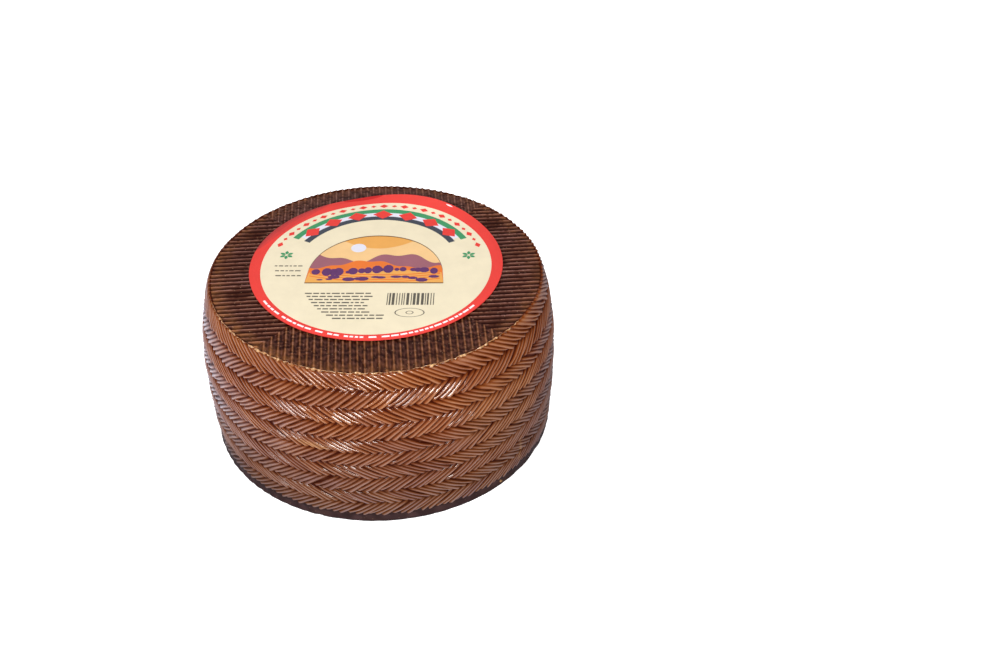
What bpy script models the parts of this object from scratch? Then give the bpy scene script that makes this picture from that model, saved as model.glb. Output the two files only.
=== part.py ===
# Cured sheep milk cheese: a whole wheel with a round paper label on its top face.
# Metres, +Z up. The origin is the centre of the flat base that the wheel stands on.
# Seen from the front, the viewer looks along +Y with +X to the right.
import math
import random

import bmesh
import bpy
from mathutils import Matrix, Vector

MM = 0.001

# Wheel
HEIGHT = 97.0 * MM            # base to top face
WIDEST_RADIUS = 97.8 * MM     # to the crests of the rind, where the side bulges most
WIDEST_SHARE = 0.51           # share of the height at which it bulges most
RIM_RADIUS = 89.2 * MM        # where side and top face would meet without the shoulder
FOOT_RADIUS = 95.2 * MM       # where side and base would meet without the foot's rounding
UPPER_BULGE_POWER = 2.4       # the side leans in late and firmly towards the rim
LOWER_BULGE_POWER = 2.2       # and softly towards the foot
SHOULDER_WIDTH = 1.0 * MM
SHOULDER_DROP = 0.9 * MM
FOOT_ROUNDING = 3.6 * MM
OVALITY = 0.35 * MM           # a pressed wheel is never quite round

# Plaited band pressed into the side
BANDS = 10
STRANDS = 46                  # strands round the wheel, alike in every band
FOOT_STRIP = 7.4 * MM         # smooth strip below the lowest band
RISING_SHARE = 0.526          # a rising band's share of a pair's height: it is a little taller
RISE_SHIFT = 1.0              # a rising strand runs this many strand widths along its band
FALL_SHIFT = 1.2              # a falling one runs this many
STRAND_DEPTH = 0.85 * MM      # crest to groove between strands
BAND_DEPTH = 0.80 * MM        # crest to groove between bands
STRAND_UNEVEN = 0.25 * MM     # how much lower than the next one a strand may lie
STRAND_COLUMNS = (0.0, 0.2, 0.8)    # groove, then both edges of the flat crest
BAND_ROWS = (0.0, 0.18, 0.82)       # groove, then both edges of the flat crest
SEED = 11

# Pressed ridges of the top face: four mitred fields round one centre
RIDGE_PITCH = 3.6 * MM
RIDGE_GROOVE_WIDTH = 2.2 * MM
RIDGE_GROOVE_DEPTH = 0.9 * MM
RIDGE_TURN = math.radians(5.5)
RIDGE_CENTRE = (0.0, 0.4 * MM)
RIDGE_EDGE_GAP = 1.0 * MM     # left plain between a groove's end and the shoulder
RIDGE_SHORTEST = 4.0 * MM

# Paper label
LABEL_RADIUS = 68.1 * MM
LABEL_THICKNESS = 0.3 * MM
LABEL_GAP = 0.3 * MM          # between the ridges' crests and the paper
LABEL_CENTRE = (0.5 * MM, 5.2 * MM)
LABEL_SIDES = 72
LABEL_RINGS = (0.0, 0.68, 0.78, 0.88, 1.0)    # shares of the radius
LIFT = 2.8 * MM               # how far the paper's edge has come up at its back right
LIFT_ANGLE = math.radians(68.0)
LIFT_SPREAD = math.radians(46.0)
LIFT_START = 0.66             # share of the radius from which the paper leaves the rind

COLUMNS = STRANDS * len(STRAND_COLUMNS)
BAND_TOP = HEIGHT - SHOULDER_DROP
PAIR_HEIGHT = (BAND_TOP - FOOT_STRIP) / (BANDS / 2)
TOP_FLAT_RADIUS = RIM_RADIUS - SHOULDER_WIDTH


def clear_scene():
    for old in list(bpy.data.objects):
        bpy.data.objects.remove(old, do_unlink=True)


def new_collection(name):
    collection = bpy.data.collections.new(name)
    bpy.context.scene.collection.children.link(collection)
    return collection


def new_object(name, mesh, collection):
    obj = bpy.data.objects.new(name, mesh)
    collection.objects.link(obj)
    return obj


def principled(name, colour, roughness, metallic=0.0):
    material = bpy.data.materials.new(name)
    material.use_nodes = True
    shader = material.node_tree.nodes["Principled BSDF"]
    shader.inputs["Base Color"].default_value = (*colour, 1.0)
    shader.inputs["Roughness"].default_value = roughness
    shader.inputs["Metallic"].default_value = metallic
    return material


def side_radius(height):
    """Radius of the barrel-shaped side at a height, to the crests of the rind."""
    share = height / HEIGHT
    if share > WIDEST_SHARE:
        lean = ((share - WIDEST_SHARE) / (1.0 - WIDEST_SHARE)) ** UPPER_BULGE_POWER
        return WIDEST_RADIUS - (WIDEST_RADIUS - RIM_RADIUS) * lean
    lean = ((WIDEST_SHARE - share) / WIDEST_SHARE) ** LOWER_BULGE_POWER
    return WIDEST_RADIUS - (WIDEST_RADIUS - FOOT_RADIUS) * lean


def band_floor(band):
    """Height of a band's lower border; the lowest band rises, the next one falls, and so on."""
    pairs, upper = divmod(band, 2)
    return FOOT_STRIP + (pairs + upper * RISING_SHARE) * PAIR_HEIGHT


def band_at(height):
    """The band at a height, and how far up the band the height lies, from 0 to 1."""
    height = min(max(height, FOOT_STRIP), BAND_TOP)
    band = max(index for index in range(BANDS) if band_floor(index) <= height)
    return band, (height - band_floor(band)) / (band_floor(band + 1) - band_floor(band))


def profile_rows():
    """The side's rows from the top face down: radius, height, and how deep the row's groove is."""
    rows = []
    shoulder_radius = side_radius(BAND_TOP)
    for turn in (0.0, 45.0):
        angle = math.radians(turn)
        radius = TOP_FLAT_RADIUS + (shoulder_radius - TOP_FLAT_RADIUS) * math.sin(angle)
        rows.append((radius, HEIGHT - SHOULDER_DROP * (1.0 - math.cos(angle)), 0.0))
    for band in reversed(range(BANDS)):
        for share in [1.0] + list(reversed(BAND_ROWS[1:])):
            height = band_floor(band) + share * (band_floor(band + 1) - band_floor(band))
            groove = BAND_DEPTH if share == 1.0 and band < BANDS - 1 else 0.0
            rows.append((side_radius(height), height, groove))
    rows.append((side_radius(FOOT_STRIP), FOOT_STRIP, BAND_DEPTH * 0.5))
    rounded_radius = side_radius(FOOT_ROUNDING)
    base_radius = rounded_radius - FOOT_ROUNDING
    for turn in (90.0, 45.0, 0.0):
        angle = math.radians(turn)
        radius = base_radius + FOOT_ROUNDING * math.sin(angle)
        rows.append((radius, FOOT_ROUNDING * (1.0 - math.cos(angle)), 0.0))
    return rows


def strand_shift(height):
    """How far along the band, in strand widths, a strand has run at a height."""
    whole, share = band_at(height)
    shift = sum(RISE_SHIFT if band % 2 == 0 else -FALL_SHIFT for band in range(whole))
    return shift + share * (RISE_SHIFT if whole % 2 == 0 else -FALL_SHIFT)


def turned_mesh(rows):
    """The rows as a profile at +X, turned once about Z by a Screw modifier."""
    profile = bpy.data.meshes.new("wheel_profile")
    points = [(radius, 0.0, height) for radius, height, _ in rows]
    edges = [(i, i + 1) for i in range(len(points) - 1)]
    profile.from_pydata(points, edges, [])
    turning = new_object("wheel_profile", profile, bpy.context.scene.collection)
    screw = turning.modifiers.new("Turn", "SCREW")
    screw.axis = "Z"
    screw.angle = math.tau
    screw.steps = COLUMNS
    screw.render_steps = COLUMNS
    screw.use_merge_vertices = True
    screw.merge_threshold = 0.00001
    evaluated = turning.evaluated_get(bpy.context.evaluated_depsgraph_get())
    mesh = bpy.data.meshes.new_from_object(evaluated)
    bpy.data.objects.remove(turning, do_unlink=True)
    return mesh


def press_plait(bm, rows):
    """Move the turned mesh's columns along the strands, and sink the grooves between them."""
    rng = random.Random(SEED)
    lower = [[rng.uniform(0.0, STRAND_UNEVEN) for _ in range(STRANDS)] for _ in range(BANDS)]
    for vert in bm.verts:
        column = round(math.atan2(vert.co.y, vert.co.x) / math.tau * COLUMNS) % COLUMNS
        strand, part = divmod(column, len(STRAND_COLUMNS))
        radius, height, groove = min(rows, key=lambda row: abs(row[1] - vert.co.z))
        angle = (strand + STRAND_COLUMNS[part] + strand_shift(height)) / STRANDS * math.tau
        in_plait = FOOT_STRIP < height < BAND_TOP
        if in_plait:
            groove = max(groove, STRAND_DEPTH if part == 0 else lower[band_at(height)[0]][strand])
        elif height == BAND_TOP:
            groove = STRAND_DEPTH * 0.5 if part == 0 else 0.0
        radius += OVALITY * math.cos(2.0 * angle + 0.6) - OVALITY - groove
        vert.co = Vector((radius * math.cos(angle), radius * math.sin(angle), height))


def ridge_cutters(collection):
    """Three-sided bars that press the V-shaped grooves of the top face, all in one cutter."""
    bm = bmesh.new()
    centre = Vector((*RIDGE_CENTRE, HEIGHT))
    reach = TOP_FLAT_RADIUS - RIDGE_EDGE_GAP - OVALITY * 2.0
    count = int(reach / RIDGE_PITCH)
    for field in range(4):
        turn = Matrix.Rotation(RIDGE_TURN + field * math.pi / 2.0, 4, "Z")
        outward = turn @ Vector((1.0, 0.0, 0.0))
        across = turn @ Vector((0.0, 1.0, 0.0))
        for step in range(-count, count):
            offset = (step + 0.5) * RIDGE_PITCH
            root = centre + across * offset
            flat = Vector((root.x, root.y, 0.0))
            along = flat.dot(outward)
            room = reach ** 2 - flat.length_squared + along ** 2
            if room <= 0.0:
                continue
            start = abs(offset) + RIDGE_PITCH / 2.0
            end = math.sqrt(room) - along
            if end - start < RIDGE_SHORTEST:
                continue
            # a three-sided cylinder lying along the groove, with one edge down
            lay = Matrix.Rotation(math.pi / 2.0, 4, "Y")
            width = RIDGE_GROOVE_WIDTH * math.cos(math.radians(30.0))
            shape = Matrix.Diagonal((1.0, width, RIDGE_GROOVE_DEPTH, 1.0))
            spin = Matrix.Rotation(math.pi, 4, "X")
            place = Matrix.Translation(root + outward * (start + end) / 2.0)
            bmesh.ops.create_cone(bm, cap_ends=True, segments=3, radius1=1.0, radius2=1.0,
                                  depth=end - start, matrix=place @ turn @ shape @ spin @ lay)
    bmesh.ops.recalc_face_normals(bm, faces=bm.faces)
    mesh = bpy.data.meshes.new("ridge_cutters")
    bm.to_mesh(mesh)
    bm.free()
    cutters = new_object("ridge_cutters", mesh, collection)
    cutters.hide_render = True
    cutters.display_type = "WIRE"
    return cutters


def make_wheel(collection, cutter_collection):
    rows = profile_rows()
    mesh = turned_mesh(rows)
    mesh.name = "cheese_wheel"
    bm = bmesh.new()
    bm.from_mesh(mesh)
    press_plait(bm, rows)
    bmesh.ops.triangulate(bm, faces=bm.faces, quad_method="SHORT_EDGE")
    bmesh.ops.holes_fill(bm, edges=bm.edges, sides=COLUMNS)
    bmesh.ops.recalc_face_normals(bm, faces=bm.faces)
    bm.to_mesh(mesh)
    bm.free()
    wheel = new_object("cheese_wheel", mesh, collection)
    pressing = wheel.modifiers.new("PressedRidges", "BOOLEAN")
    pressing.operation = "DIFFERENCE"
    pressing.solver = "EXACT"
    pressing.object = ridge_cutters(cutter_collection)
    mesh.materials.clear()
    mesh.materials.append(principled("rind", (0.17, 0.067, 0.03), 0.38))
    return wheel


def paper_lift(x, y):
    """How far the paper has come away from the rind, at a place measured from its middle."""
    outward = (math.hypot(x, y) / LABEL_RADIUS - LIFT_START) / (1.0 - LIFT_START)
    aside = abs(math.remainder(math.atan2(y, x) - LIFT_ANGLE, math.tau)) / LIFT_SPREAD
    if outward <= 0.0 or aside >= 1.0:
        return 0.0
    return LIFT * outward ** 2 * math.cos(aside * math.pi / 2.0) ** 2


def make_label(collection):
    """A round sheet turned from a radius, bent up at its back right, then given its thickness."""
    bm = bmesh.new()
    spokes = [bm.verts.new((LABEL_RADIUS * share, 0.0, 0.0)) for share in LABEL_RINGS]
    for inner, outer in zip(spokes, spokes[1:]):
        bm.edges.new((inner, outer))
    bmesh.ops.spin(bm, geom=bm.verts[:] + bm.edges[:], cent=(0.0, 0.0, 0.0), axis=(0.0, 0.0, 1.0),
                   angle=math.tau, steps=LABEL_SIDES, use_merge=True)
    bmesh.ops.remove_doubles(bm, verts=bm.verts, dist=0.01 * MM)
    for vert in bm.verts:
        vert.co.z = paper_lift(vert.co.x, vert.co.y)
    bmesh.ops.triangulate(bm, faces=bm.faces)
    raised = bmesh.ops.extrude_face_region(bm, geom=bm.faces[:], use_keep_orig=True)
    top = [item for item in raised["geom"] if isinstance(item, bmesh.types.BMVert)]
    bmesh.ops.translate(bm, verts=top, vec=(0.0, 0.0, LABEL_THICKNESS))
    bmesh.ops.recalc_face_normals(bm, faces=bm.faces)
    mesh = bpy.data.meshes.new("label")
    bm.to_mesh(mesh)
    bm.free()
    label = new_object("label", mesh, collection)
    label.location = Vector((*LABEL_CENTRE, HEIGHT + LABEL_GAP))
    mesh.materials.append(principled("label_paper", (0.86, 0.79, 0.58), 0.5))
    return label


def main():
    clear_scene()
    parts = new_collection("sheep_milk_cheese")
    cutters = new_collection("cutters")
    make_wheel(parts, cutters)
    make_label(parts)


main()
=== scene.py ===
import math

import bmesh
import bpy
import numpy as np
from mathutils import Matrix, Vector


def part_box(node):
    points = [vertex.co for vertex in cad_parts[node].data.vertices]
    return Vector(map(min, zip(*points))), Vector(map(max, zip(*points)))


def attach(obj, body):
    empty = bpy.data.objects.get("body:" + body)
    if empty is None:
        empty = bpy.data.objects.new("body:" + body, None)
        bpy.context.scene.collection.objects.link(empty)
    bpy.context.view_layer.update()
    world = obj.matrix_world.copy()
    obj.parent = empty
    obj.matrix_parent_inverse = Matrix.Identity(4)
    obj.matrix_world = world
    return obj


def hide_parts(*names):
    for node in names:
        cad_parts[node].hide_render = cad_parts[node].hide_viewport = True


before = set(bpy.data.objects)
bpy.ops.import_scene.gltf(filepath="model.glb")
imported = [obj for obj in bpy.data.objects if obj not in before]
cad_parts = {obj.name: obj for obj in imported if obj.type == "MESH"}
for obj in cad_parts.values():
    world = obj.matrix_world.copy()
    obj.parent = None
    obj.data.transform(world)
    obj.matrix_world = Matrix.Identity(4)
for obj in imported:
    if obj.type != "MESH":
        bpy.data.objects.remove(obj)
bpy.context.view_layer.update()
mm = 0.001
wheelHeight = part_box("cheese_wheel")[1].z
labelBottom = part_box("label")[0].z

# the wheel's own form, the same as the solid it stands for
form = {
    "widestRadius": 97.8 * mm,
    "widestShare": 0.51,
    "rimRadius": 89.2 * mm,
    "footRadius": 95.2 * mm,
    "upperPower": 2.4,
    "lowerPower": 2.2,
    "ovality": 0.35 * mm,
    "ovalTurn": 0.6,
    "rimSwell": 1.4 * mm,         # the rim is a little fuller behind and at the sides
    "swellSides": (-0.75, 0.20),  # sine of the angle where the swell starts and is full
    "swellHeights": (0.72, 1.0),  # the same as shares of the wheel's height
    "dents": 0.22 * mm,           # soft hollows left by handling
    "dentLength": 48.0 * mm,
}


# helpers

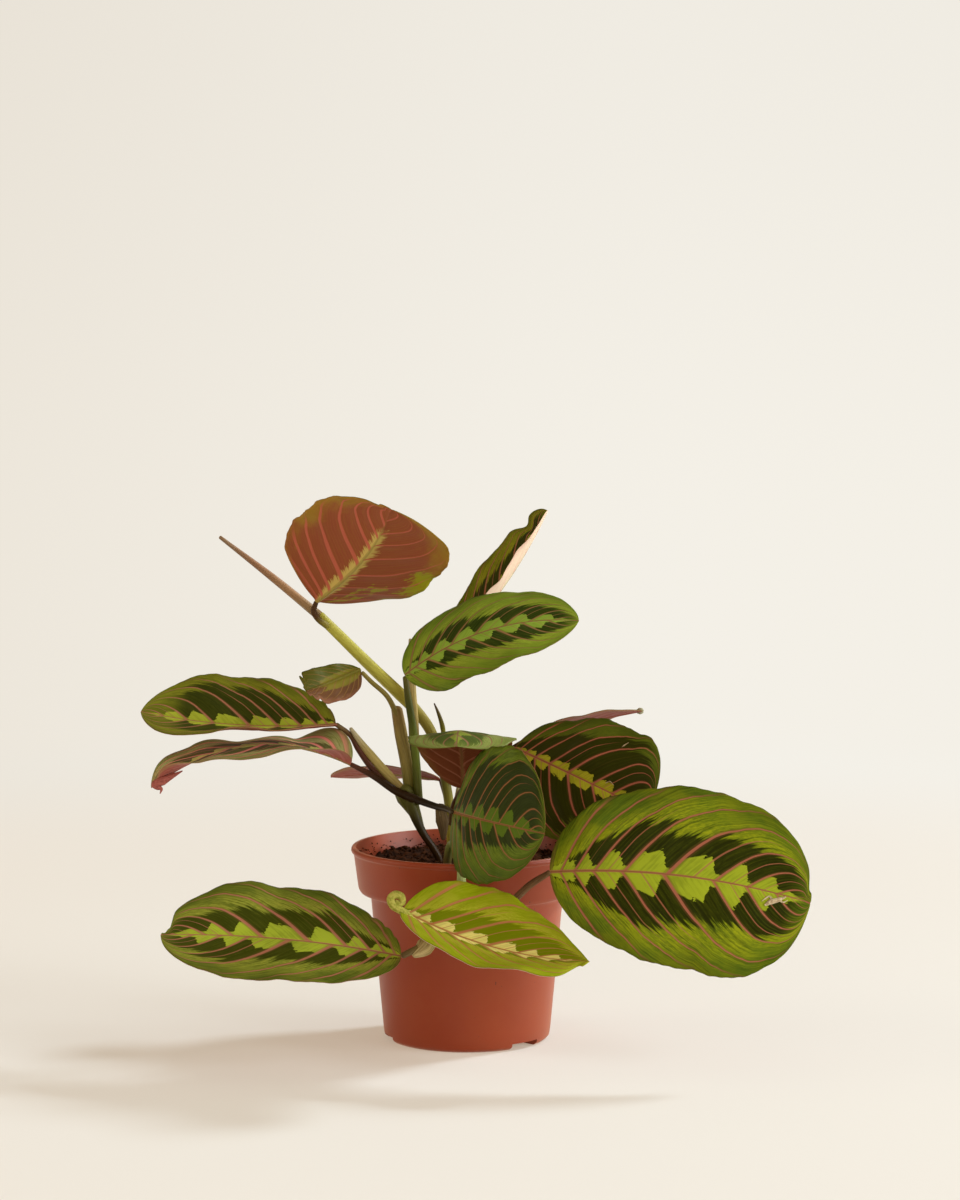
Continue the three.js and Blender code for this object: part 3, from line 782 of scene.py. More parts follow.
@dataclass(frozen=True)
class PotFinish:
    """Thin moulded plastic, scuffed and dusty from potting.

    inner is the radius of the collar's inner wall at the height ledge and slope how fast it grows
    from there, in metres: the soil's smears lie inside that wall.
    """

    base: Colour = (0.255, 0.034, 0.005)
    worn: Colour = (0.3, 0.062, 0.014)
    dirt: Colour = (0.045, 0.02, 0.012)
    roughness: float = 0.42
    gloss: float = 0.3
    sheen: float = 0.34
    sheen_spread: float = 0.4
    sheen_tint: Colour = (1.0, 0.56, 0.36)
    relief: Relief = Relief(0.12, 0.0006)
    ledge: float = 0.0784
    inner: float = 0.0542
    slope: float = 0.1525

    def soiled(self, x: Signal, y: Signal, z: Signal) -> Signal:
        """Marks the inner wall over the soil.

        Args:
            x: where a point lies, in metres.
            y: the same.
            z: the same.

        Returns:
            1 on the wall near the soil, 0 away from it.
        """
        beyond = (x * x + y * y).math("SQRT") - (z - self.ledge) * self.slope - self.inner
        return beyond.step(0.0008, 0.0003) * z.step(0.082, 0.086) * z.step(0.0985, 0.09)

    def material(self, name: str, groups: Groups) -> bpy.types.Material:
        """Makes the pot's material.

        Args:
            name: the material's name.
            groups: the shared node groups.

        Returns:
            The material.
        """
        material, tree, shader = new_material(name)
        where = tree.place_on_object()
        x, y, z = tree.parts(where)
        grit = groups.grit.place(tree)
        cloud, smear = Signal(tree, grit["cloud"]), Signal(tree, grit["smear"])
        colour = tree.mix(cloud.step(0.35, 0.7) * 0.3, self.base, self.worn)
        colour = tree.mix(smear * 0.12, colour, self.worn)
        colour = tree.mix(z.step(0.01, 0.0) * 0.2 * cloud.step(0.4, 0.7), colour, self.dirt)
        colour = tree.mix(self.soiled(x, y, z) * cloud.step(0.3, 0.6) * 0.7, colour, self.dirt)
        colour = tree.mix(grit["speck"], colour, self.dirt)
        tree.put(shader.inputs["Base Color"], colour)
        tree.put(shader.inputs["Roughness"], self.roughness + (cloud - 0.5) * 0.2 + smear * 0.08)
        self.relief.put(tree, shader, tree.noise(where, 900.0) * 0.25 + cloud * 0.6)
        set_shader(
            shader, Specular_IOR_Level=self.gloss, Sheen_Weight=self.sheen,
            Sheen_Roughness=self.sheen_spread, Sheen_Tint=(*self.sheen_tint, 1.0),
        )
        return material


@dataclass(frozen=True)
class SoilFinish:
    """Dark, moist potting mix."""

    dark: Colour = (0.013, 0.0045, 0.0014)
    light: Colour = (0.07, 0.022, 0.005)
    bark: Colour = (0.06, 0.028, 0.013)
    gloss: float = 0.05
    relief: Relief = Relief(0.8, 0.0012)

    def material(self, name: str) -> bpy.types.Material:
        """Makes the soil's material.

        Args:
            name: the material's name.

        Returns:
            The material.
        """
        material, tree, shader = new_material(name)
        where = tree.place_on_object()
        lumps = tree.noise(where, 260.0, 5.0, 0.65)
        colour = tree.mix(lumps.step(0.35, 0.75), self.dark, self.light)
        chips = tree.noise(where, 340.0, 1.0, 0.4)
        tree.put(shader.inputs["Base Color"], tree.mix(chips.step(0.66, 0.72), colour, self.bark))
        tree.put(shader.inputs["Roughness"], 0.72 + lumps * 0.25)
        self.relief.put(tree, shader, lumps)
        set_shader(shader, Specular_IOR_Level=self.gloss)
        return material


@dataclass(frozen=True)
class ScrapFinish:
    """Dried, papery bits of leaf, or small rolled ones."""

    pale: Colour = (0.55, 0.44, 0.26)
    brown: Colour = (0.3, 0.2, 0.1)

    def material(self, name: str) -> bpy.types.Material:
        """Makes the scraps' material.

        Args:
            name: the material's name.

        Returns:
            The material.
        """
        material, tree, shader = new_material(name)
        patches = tree.noise(tree.place_on_object(), 700.0, 3.0, 0.6)
        tree.put(shader.inputs["Base Color"], tree.mix(patches.step(0.4, 0.65), self.pale, self.brown))
        tree.put(shader.inputs["Roughness"], 0.7 + patches * 0.2)
        return material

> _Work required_
Quote word for word the lines from the line holding "Continue the three.js" through the line holding "groups: the shared node groups."; include both of those lines and add nothing.

> _Answer in full_
Continue the three.js and Blender code for this object: part 3, from line 782 of scene.py. More parts follow.
@dataclass(frozen=True)
class PotFinish:
    """Thin moulded plastic, scuffed and dusty from potting.

    inner is the radius of the collar's inner wall at the height ledge and slope how fast it grows
    from there, in metres: the soil's smears lie inside that wall.
    """

    base: Colour = (0.255, 0.034, 0.005)
    worn: Colour = (0.3, 0.062, 0.014)
    dirt: Colour = (0.045, 0.02, 0.012)
    roughness: float = 0.42
    gloss: float = 0.3
    sheen: float = 0.34
    sheen_spread: float = 0.4
    sheen_tint: Colour = (1.0, 0.56, 0.36)
    relief: Relief = Relief(0.12, 0.0006)
    ledge: float = 0.0784
    inner: float = 0.0542
    slope: float = 0.1525

    def soiled(self, x: Signal, y: Signal, z: Signal) -> Signal:
        """Marks the inner wall over the soil.

        Args:
            x: where a point lies, in metres.
            y: the same.
            z: the same.

        Returns:
            1 on the wall near the soil, 0 away from it.
        """
        beyond = (x * x + y * y).math("SQRT") - (z - self.ledge) * self.slope - self.inner
        return beyond.step(0.0008, 0.0003) * z.step(0.082, 0.086) * z.step(0.0985, 0.09)

    def material(self, name: str, groups: Groups) -> bpy.types.Material:
        """Makes the pot's material.

        Args:
            name: the material's name.
            groups: the shared node groups.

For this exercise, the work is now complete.